Fake Organization, with Gmail

A little while back, Google released an update to Gmail that included a new tabbed interface for your inbox. Google decided thatsometimes it feels like our inboxes are controlling us, rather than the other way around and they set out to make a change.

New customizable tabs put you back in control so that you can see what’s new at a glance and decide which emails you want to read and when.

I enabled the tabbed interface when it got rolled out to see what it was like. It was trivial to set up – go to settings and check which tabs you want. I checked the boxes next to all of the tabs and got ready for my call from NAPO.*

After 4 months and (sadly) 0 calls, I have disabled the tabs. One morning while reading email a thought hit me – why do I even have this enabled? I realized that all it was doing was forcing me to spend more time categorizing my email. My workflow went from Read. Label. Read. Label to Read. Label. Click next tab. Read. Trash. Read. Drag email to new tab to help Gmail learn. Label. Go back to tab. Read. Trash. Click next tab. etc. This made me realize something:

The Gmail a tabbed interface is just fake organization.

You still have to read the email that comes in. You still have to label or trash it yourself. You still have to deal with it. No matter how good Google gets at reading and organizing your mail, you still have to deal with it. No amount of automatic organization is going to stop you from dealing with your email.
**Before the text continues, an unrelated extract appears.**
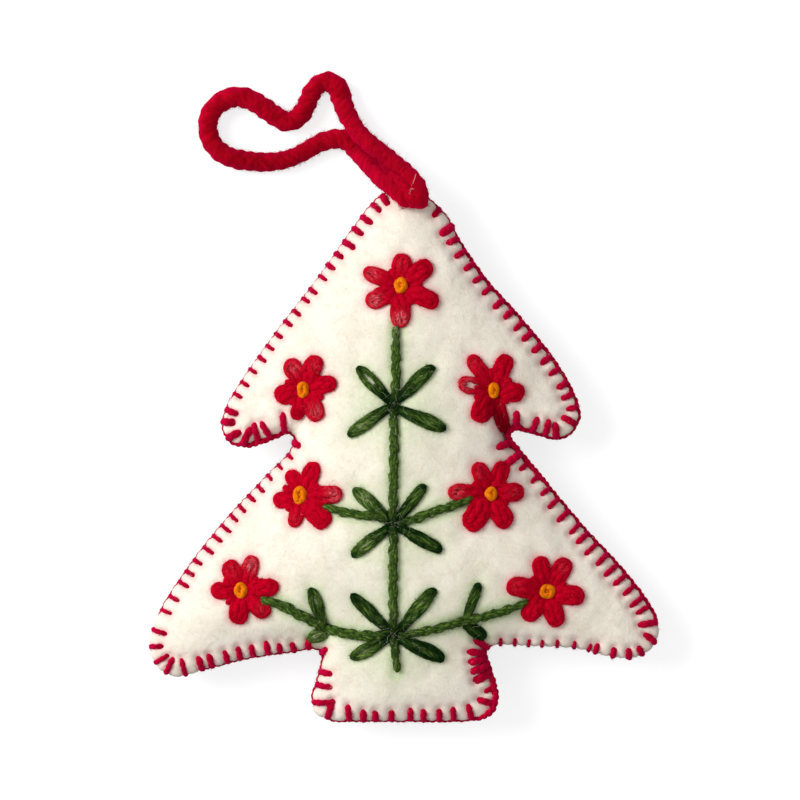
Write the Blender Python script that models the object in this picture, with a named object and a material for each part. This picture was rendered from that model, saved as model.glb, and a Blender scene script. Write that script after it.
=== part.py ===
"""Stuffed felt Christmas tree with a blanket-stitched edge, wool embroidery and a hanging loop.

The tree lies on its back: +X runs across it, +Y towards its tip and +Z out of its front.
The origin is under the middle of the tree, on the surface that the tree lies on.
All sizes are in metres.
"""
import math

import bmesh
import bpy
import numpy as np
from mathutils import Matrix, Vector
from mathutils.bvhtree import BVHTree
from mathutils.geometry import delaunay_2d_cdt

# Tree
TREE_WIDTH = 0.1126
TREE_HEIGHT = 0.1175
FRONT_DOME = 0.0100
BACK_DOME = 0.0072
FELT_THICKNESS = 0.0013
SEAM_GAP = 0.0003
REST_FLAT_DEPTH = 0.0005
STUFFING_CLEARANCE = 0.00045
FELT_STEP = 0.0046
PLUMPNESS = 0.6

# Blanket stitch round the edge
PURL_WIDTH = 0.0009
PURL_HEIGHT = 0.0012
PURL_CLEARANCE = 0.0004
STITCH_PITCH = 0.0036
LEG_LENGTH = 0.0046
LEG_WIDTH = 0.0011
LEG_THICKNESS = 0.0008

# Embroidery
YARN_CLEARANCE = 0.00035
STEM_DIAMETER = 0.0022
BRANCH_DIAMETER = 0.0018
STEM_STEP = 0.0040
LEAF_LENGTH = 0.0126
LEAF_WIDTH = 0.0034
LEAF_BASE_WIDTH = 0.0012
LEAF_HEIGHT = 0.0012
FLOWER_RADIUS = 0.0084
PETAL_HEIGHT = 0.0014
KNOT_LENGTH = 0.0037
KNOT_WIDTH = 0.0030
KNOT_HEIGHT = 0.0018

# Hanging loop
LOOP_DIAMETER = 0.0039
LOOP_STEP = 0.0039

# Smallest distance at which two points count as one
TOUCH = 0.000001

# Heights that follow from the sizes above
SEAM_LEVEL = BACK_DOME - REST_FLAT_DEPTH + FELT_THICKNESS + SEAM_GAP / 2
EDGE_INSET = PURL_WIDTH + PURL_CLEARANCE

# Outer edge of the stitched tree, anticlockwise from the tip: across, up
OUTLINE_SHARES = [
    (0.000, 0.500), (-0.031, 0.496), (-0.059, 0.478), (-0.100, 0.429), (-0.170, 0.335),
    (-0.246, 0.240), (-0.312, 0.152), (-0.348, 0.094), (-0.357, 0.052), (-0.340, 0.022),
    (-0.305, 0.015), (-0.258, 0.028), (-0.227, 0.039), (-0.217, 0.032), (-0.225, 0.009),
    (-0.266, -0.032), (-0.350, -0.118), (-0.418, -0.200), (-0.477, -0.287), (-0.498, -0.337),
    (-0.498, -0.374), (-0.477, -0.406), (-0.441, -0.418), (-0.389, -0.404), (-0.310, -0.384),
    (-0.223, -0.371), (-0.172, -0.365), (-0.162, -0.374), (-0.168, -0.406), (-0.182, -0.455),
    (-0.176, -0.485), (-0.145, -0.498), (-0.076, -0.500), (0.012, -0.500), (0.100, -0.500),
    (0.152, -0.494), (0.178, -0.474), (0.182, -0.444), (0.170, -0.399), (0.162, -0.369),
    (0.176, -0.360), (0.246, -0.361), (0.334, -0.365), (0.402, -0.380), (0.451, -0.382),
    (0.488, -0.361), (0.500, -0.328), (0.484, -0.285), (0.432, -0.217), (0.353, -0.135),
    (0.279, -0.051), (0.223, 0.013), (0.205, 0.039), (0.219, 0.047), (0.258, 0.037),
    (0.297, 0.028), (0.328, 0.041), (0.344, 0.071), (0.336, 0.107), (0.297, 0.174),
    (0.230, 0.255), (0.160, 0.330), (0.113, 0.397), (0.084, 0.448), (0.055, 0.476),
    (0.029, 0.492),
]

# Line of the stem, from the top flower down
STEM_SHARES = [
    (-0.006, 0.300), (-0.016, 0.235), (-0.016, 0.130), (-0.021, 0.030), (-0.022, -0.120),
    (-0.021, -0.250), (-0.018, -0.335), (-0.014, -0.400),
]

# Flower: place across and up, radius, and the direction of each petal in degrees
FLOWER_SHARES = {
    "top_flower": (-0.006, 0.318, 1.00),
    "upper_left_flower": (-0.198, 0.122, 0.84),
    "upper_right_flower": (0.176, 0.116, 0.88),
    "middle_left_flower": (-0.202, -0.073, 0.89),
    "middle_right_flower": (0.168, -0.069, 0.97),
    "lower_left_flower": (-0.319, -0.251, 0.92),
    "lower_right_flower": (0.283, -0.257, 1.00),
}
PETAL_DIRECTIONS = {
    "top_flower": (90, 155, 213, 266, 335, 402),
    "upper_left_flower": (68, 118, 192, 252, 294, 375),
    "upper_right_flower": (68, 123, 170, 247, 290, 355),
    "middle_left_flower": (67, 110, 190, 253, 308, 367),
    "middle_right_flower": (65, 115, 176, 237, 300, 361),
    "lower_left_flower": (70, 115, 180, 263, 316, 367),
    "lower_right_flower": (55, 107, 170, 229, 286, 350),
}

# Branch: line from the stem to its flower
BRANCH_SHARES = {
    "middle_left_branch": [(-0.022, -0.120), (-0.078, -0.109), (-0.113, -0.107), (-0.155, -0.092),
                           (-0.202, -0.073)],
    "middle_right_branch": [(-0.022, -0.120), (0.063, -0.107), (0.139, -0.086), (0.168, -0.069)],
    "lower_left_branch": [(-0.019, -0.333), (-0.100, -0.337), (-0.162, -0.326), (-0.219, -0.294),
                          (-0.270, -0.270), (-0.319, -0.251)],
    "lower_right_branch": [(-0.019, -0.333), (0.063, -0.326), (0.111, -0.317), (0.160, -0.307),
                           (0.240, -0.276), (0.283, -0.257)],
}
BRANCH_FLOWERS = {
    "middle_left_branch": "middle_left_flower",
    "middle_right_branch": "middle_right_flower",
    "lower_left_branch": "lower_left_flower",
    "lower_right_branch": "lower_right_flower",
}

# Point that a group of leaves grows from, and the yarn that passes through it in each direction
CLUSTER_SHARES = {
    "upper": (-0.020, 0.096),
    "middle": (-0.021, -0.120),
    "lower": (-0.019, -0.333),
    "left_branch": (-0.156, -0.327),
    "right_branch": (0.125, -0.315),
}
CLUSTER_YARNS = {
    "upper": ((90, STEM_DIAMETER), (270, STEM_DIAMETER)),
    "middle": (
        (90, STEM_DIAMETER), (270, STEM_DIAMETER), (172, BRANCH_DIAMETER), (10, BRANCH_DIAMETER),
    ),
    "lower": (
        (90, STEM_DIAMETER), (270, STEM_DIAMETER), (182, BRANCH_DIAMETER), (6, BRANCH_DIAMETER),
    ),
    "left_branch": ((150, BRANCH_DIAMETER), (356, BRANCH_DIAMETER)),
    "right_branch": ((12, BRANCH_DIAMETER), (192, BRANCH_DIAMETER)),
}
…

One of the biggest things that irked me was that I never knew what was behind that little new icon on each tab. With a single inbox, I can quickly scan new mail and decided if I want to deal with it now, or later. With the tabs, I was forced to click each tab and see what came in. And maybe that’s the whole issue. The point of the tabs is to hide away emails that probably aren’t important, but Gmail’s algorithms aren’t quite there. I had too many important emails end up in my Social tab that I couldn’t risk it anymore.

Someday we might have a smart enough email client that can organize our email perfectly – instead of working perfectly only 60% of the time. But I don’t think today is the day, nor am I sure that the day will ever come.

Oh yeah, and it’d be great if someone could finally figure out those spam filters too.

*Yea, apparently that’s a real thing.